Equity, diversity and belonging strategy – introduction

Our equity, diversity and belonging strategy has been produced in collaboration with CSP diversity networks, members, staff and stakeholders with insight into the discrimination and disadvantage faced by members and their patients. In this section, Alex MacKenzie, Chair of Council, introduces the strategy.

This is the first of three sections in the CSP's equity, diversity and belonging strategy.

Alex MacKenzie, chair of council
Alex MacKenzie, Chair of CSP Council

Introduction

I am delighted to introduce our equity, diversity and belonging strategy. We cannot achieve our vision for the physiotherapy profession without achieving equity (treating everyone fairly), valuing diversity and making sure people feel like they belong. Systematic discrimination throughout society means we need to influence others to act too.

We want to change our organisation and our profession. Your race, gender, sexual orientation, age, religion, class and disability (if any) matter in physiotherapy. Middle-class patients find it easier to access physiotherapy. Your chances of successfully graduating as a physiotherapist are greater if you are white. Lack of adaptions can drive people with disabilities out of the profession. LGBTQIA+ physios can face harassment at work. You are more likely to be a senior manager at the CSP if you are white. Physiotherapy should not be like this.

Simply providing the same opportunities to everyone does not make things fair. We aim to achieve equity by recognising that what we need to do to make things fair depends on people’s different needs. Different treatment is the key to achieving equity.

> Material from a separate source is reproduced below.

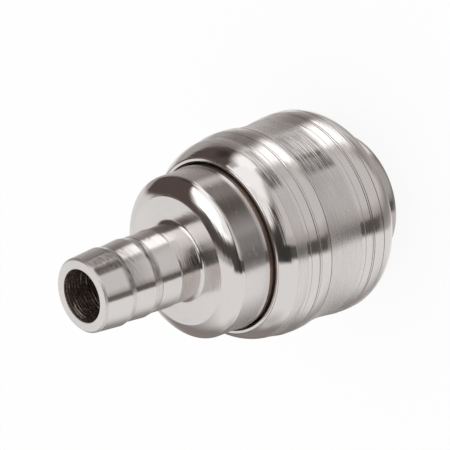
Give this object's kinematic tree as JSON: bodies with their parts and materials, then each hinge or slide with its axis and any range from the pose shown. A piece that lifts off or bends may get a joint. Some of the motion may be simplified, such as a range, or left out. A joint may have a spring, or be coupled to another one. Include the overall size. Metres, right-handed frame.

Having a more diverse profession will make it easier for us to offer the most appropriate care to marginalised patients and communities. Marginalised is when someone or a group of people are treated as if they are not important; and places them in a position of little or no importance, influence, or power. We can better appreciate the barriers to accessing services if more of us come from marginalised communities or backgrounds. If we are representative of the communities we serve, we are more likely to be able to work with communities to design services which meet their needs.

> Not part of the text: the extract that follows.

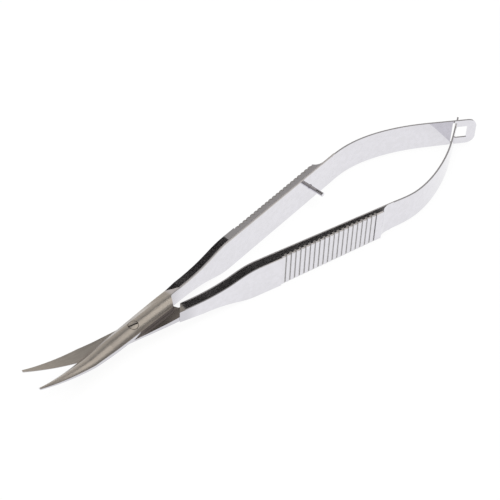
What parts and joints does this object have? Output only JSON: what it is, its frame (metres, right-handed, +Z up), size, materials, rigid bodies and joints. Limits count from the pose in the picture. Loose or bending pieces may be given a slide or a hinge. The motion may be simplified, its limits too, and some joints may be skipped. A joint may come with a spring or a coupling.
{
  "type": "spring-handled micro surgical scissors",
  "caption": "Spring-handled micro surgical scissors: crossed steel halves on a slotted screw, upward-curved blades, ribbed grips and leaf springs hooked together at the tail.",
  "frame": {"origin": "centre of the overall box in plan, at the lower edges of the handles, which rest on the table", "axes": "+X from the blade tips to the tail, +Y towards the front half's handle, +Z up, the side of the screw head and of the blades' upward curve"},
  "size_m": [0.1184, 0.0198, 0.009],
  "materials": {
    "forged_steel": "satin blades and joint, polished flat faces",
    "spring_steel": "polished",
    "screw_steel": "satin, ground flush",
    "pin_steel": "polished"
  },
  "bodies": {
    "rear_half": {"rear_half": "forged_steel", "pivot_screw": "screw_steel"},
    "front_half": {"front_half": "forged_steel", "stop_pin": "pin_steel"},
    "front_spring": {"front_spring_leaf": "spring_steel"},
    "rear_spring": {"rear_spring_leaf": "spring_steel"}
  },
  "joints": [
    {"name": "blade_pivot", "type": "hinge", "parent": "rear_half", "child": "front_half", "pos_m": [-0.03494, 0.00033, 0.0046], "axis": [0, 0, -1], "range_deg": [0, 12.7], "stiffness_Nm_per_rad": 0.3},
    {"name": "front_spring_flex", "type": "hinge", "parent": "front_half", "child": "front_spring", "pos_m": [0.02662, 0.00945, 0.0043], "axis": [0, 0, 1], "range_deg": [0, 20]},
    {"name": "rear_spring_flex", "type": "hinge", "parent": "rear_half", "child": "rear_spring", "pos_m": [0.02657, -0.00923, 0.0043], "axis": [0, 0, -1], "range_deg": [0, 20]}
  ],
  "couplings": [
    {"joint": "front_spring_flex", "follows": "blade_pivot", "ratio": 1.562},
    {"joint": "rear_spring_flex", "follows": "blade_pivot", "ratio": 1.562}
  ]
}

We want members and staff with different backgrounds to feel that they belong within the CSP. Belonging is the feeling of mattering to others. Belonging is created through intentional acts of inclusion and by embracing difference.

I am very proud of the way we have co-created the strategy with the CSP diversity networks, members and staff to make sure our strategy is guided by the lived (first-hand) experience of discrimination and disadvantage faced by members, patients and staff. However, no strategy is ever perfect. Our strategy will need to develop and evolve over time to respond to new learning and changing circumstances.

This strategy sets a framework for us to act. Its aims will form part of our next corporate strategy. We are already taking action and are committed to being accountable for achieving this strategy. For my part, I promise to continue leading from the front to promote change, empower others and challenge discrimination.

Together we can make positive and lasting change for the better. It will require honesty, humility, vulnerability and tenacity. We all need to take an active role in making change happen. This is our strategy and we must make it work – we owe it to our colleagues and we owe it to our patients.